J’ai eu l’impression que Ridgway a voulu conduire un vaste projet novateur et moderne en proposant un texte comportant diverses formes de narration mais ce projet n’a pas pu réellement aboutir car le scénario sur lequel il s’appuie est bien mince et fort peu crédible. Il a aussi cherché à éviter tous les clichés irlandais habituels : aucun misérabilisme dans ce roman au contraire l’héroïne centrale est immensément riche, pas une seule goutte de Guinness, pas plus de whiskey. Bref, une vraie rupture avec le roman irlandais traditionnel mais des images et des formules percutantes, fulgurantes mais aussi parfois énigmatiques et même un peu fumeuses. Et le tout, dans un récit long, long, bien trop long, qui se noie souvent dans détails inutiles et des digressions encombrantes, se plait à expliquer, répéter, souligner, rappeler, détailler, etc… Ca ressemble trop à un exercice de style, à une volonté de faire du nouveau qui finalement s’égare dans de l’écriture pour l’écriture, dans la formule pour la formule et perd un peu l’intrigue de vue.

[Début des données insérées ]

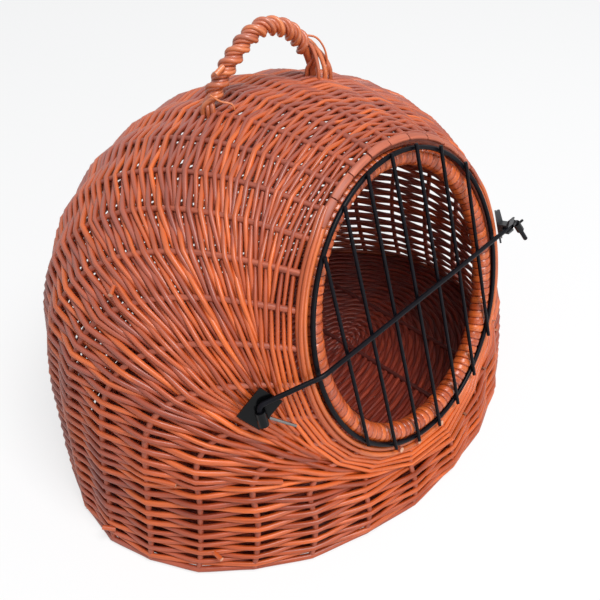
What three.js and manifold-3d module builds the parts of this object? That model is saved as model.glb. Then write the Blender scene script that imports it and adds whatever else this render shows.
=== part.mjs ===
// A domed wicker pet carrier with a round wire door in its front, a wrapped willow handle on top,
// and one cross rod that hinges the door on the left and latches it on the right.
// Millimetres, +Z up. The origin is the centre of the oval base, on the surface it stands on.
// The front faces -Y, and X runs across the front.
import * as THREE from 'three';
import { mergeVertices } from 'three/addons/utils/BufferGeometryUtils.js';
import Module from 'manifold-3d';

const wasm = await Module();
wasm.setup();

// Base
const BASE_HALF_WIDTH = 249.5;
const BASE_HALF_DEPTH = 183;
const FLOOR_THICKNESS = 5;
const BASE_STICK_RADIUS = 2.8;
const BASE_STICK_COUNT = 5;
const BASE_STICK_SPACING = 68;

// Mouth of the dome, a tall oval that leans back, its centre set back from the front of the base
const MOUTH_SET_BACK = 58.5;
const MOUTH_FORWARD = BASE_HALF_DEPTH - MOUTH_SET_BACK;
const MOUTH_HEIGHT = 182;
const MOUTH_LEAN = THREE.MathUtils.degToRad(17.5);
const MOUTH_HALF_WIDTH = 123.5;
const MOUTH_HALF_HEIGHT = 129;

// Front and back outlines of the dome, as the handles of one cubic curve each
const FRONT_FOOT_BULGE = 2.5;
const FRONT_FOOT_RISE = 22.7;
const LIP_FORWARD = 11.5;
const LIP_DROP = 12.8;
const BACK_FOOT_BULGE = 82.4;
const BACK_FOOT_RISE = 220.5;
const CROWN_REACH = 243;
const CROWN_RISE = 41.4;

// Half width from base to mouth, as the inner handles of one cubic curve
const WAIST_DRAW_IN = 29.6;
const SHOULDER_SWELL = 141.8;
// How far the widest point of a round moves towards the front low down, and to the back higher up
const LOW_SKEW = -0.05;
const HIGH_SKEW = 0.07;

// Woven wall and its stakes
const WALL_THICKNESS = 4.5;
const STAKE_COUNT = 28;
const STAKE_RADIUS = 2.5;
const FIRST_STAKE_ANGLE = THREE.MathUtils.degToRad(3);
const STAKE_LEAN = THREE.MathUtils.degToRad(14);
const STAKE_LEAN_FROM = 0.35;
const STAKE_LEAN_TO = 0.95;
const STAKE_FOOT_HEIGHT = 2;
const FOOT_BAND_HEIGHT = 14;
const UPRIGHT_FOOT_SHARE = 0.08;
const LOWER_WALL_SHARE = 0.3;

// Bound edge of the mouth
const BORDER_RADIUS = 5.2;
const BORDER_SET_BACK = 5.5;
const RING_TO_BORDER = 6;
const RIM_CORE_RADIUS = 5;
const RIM_WRAP_THICKNESS = 2.7;
const RIM_SEAM_HALF_ANGLE = THREE.MathUtils.degToRad(28);
// The hoop leaves the ring towards its top, where it lies further back and a little higher
const RIM_TOP_SET_BACK = 6;
const RIM_TOP_RISE = 2;

// Wire door
const RING_HALF_WIDTH = 114.3;
const RING_HALF_HEIGHT = 121.5;
const RING_WIRE_RADIUS = 2;
const BAR_COUNT = 7;
const BAR_SPACING = 28.7;
const BAR_RADIUS = 1.5;
const BAR_OVERHANG = 3.5;
const ROD_RADIUS = 2;
const ROD_HEIGHT = 3.9;
const ROD_BEND_X = 124;
const ROD_APEX_X = 145;
const ROD_APEX_DROP_BACK = 2.9;
const ROD_HOOK_DROP = 25;
const ROD_HOOK_SPLAY = 14.7;
const ROD_BEND_RADIUS = 5;
const SLEEVE_WALL = 1.2;
const SLEEVE_LENGTH = 5.5;
const HOOK_SLEEVE_LENGTH = 11;
const HOOK_SLEEVE_TAB = 6.5;

// Clips that carry the rod
const CLIP_PLATE_LENGTH = 28;
const CLIP_PLATE_WIDTH = 20;
const CLIP_PLATE_THICKNESS = 1.6;
const CLIP_STAND_OFF = 0.9;
const HINGE_ANCHOR_ANGLE = THREE.MathUtils.degToRad(189);
const HINGE_ANCHOR_SHARE = 0.91;
const HINGE_BARREL_LENGTH = 12;
const HINGE_BARREL_WALL = 1.7;
const HINGE_BARREL_SINK = 0.3;
const HINGE_ARM_DROP = 6;
const PLATE_TURN = THREE.MathUtils.degToRad(39);
const HINGE_PIN_START_ANGLE = THREE.MathUtils.degToRad(192.5);
const HINGE_PIN_START_SHARE = 0.916;
const HINGE_PIN_END_ANGLE = THREE.MathUtils.degToRad(197);
const HINGE_PIN_END_SHARE = 0.95;
const HINGE_PIN_RADIUS = 1.15;
const HINGE_PIN_LENGTH = 22;
const LATCH_ANCHOR_ANGLE = THREE.MathUtils.degToRad(358.4);
const LATCH_ANCHOR_SHARE = 0.975;
const LATCH_START_X = 126.4;
const LATCH_JAW_LENGTH = 8.4;
const LATCH_JAW_THICKNESS = 1.8;
const LATCH_WING_HEIGHT = 10.5;
const LATCH_WING_BACK = 8;
const LATCH_STEM_DEPTH = 8;
const LATCH_FOOT_HEIGHT = 26;
const LATCH_FOOT_WIDTH = 15;
const LATCH_LIP_FLARE = 5;
const RIVET_DROP = 9.4;
const RIVET_RADIUS = 1.5;
const RIVET_HEAD_RADIUS = 2.4;
const RIVET_HEAD_HEIGHT = 1.2;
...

La sexualité, l’homosexualité, la mort, le passage de la vie à la mort et la mémoire et la perte d’identité sont les thèmes centraux de ce livre. Chaque personnage a un problème avec le sexe, frustration, manque, homosexualité refoulée ou non avouée, prostitution, adultère, etc… que l’auteur aborde avec un certain réalisme. La sexualité est peut-être l’expression de la vie affichée en contrepoint à volonté morbide exprimée par le personnage central qui demande la mort et à la description du passage de la vie à la mort qu’expérimentent presque tous les protagonistes dans leurs cauchemars, leur hypocondrie, leurs accidents ou tout simplement leurs pertes de conscience. Le passage de la vie à la mort qui semble particulièrement hanter l’auteur, trouve aussi ces premiers symptômes dans l’effritement de la mémoire de certains protagonistes et dans la multiplicité des identités d’autres ce qui est déjà une forme de perte d’identité réelle. L’abus des pseudonymes par certains diluent leur identité dans des personnages divers qu’ils inventent et maîtrisent mal comme s’ils avaient déjà perdu leur moi réel.

Ce livre pourrait tout de même avoir une morale en démontrant que nous sommes tous égaux devant la mort et que le sexe, quel que soit sa forme, même si l’homosexualité est très présente dans ce récit, n’est qu’un soubresaut de la vie qui s’en va petit à petit comme la mémoire qui s’efface et l’identité qui se dilue dans des personnages fictifs. On meurt tous les jours un peu quelque soit notre statut.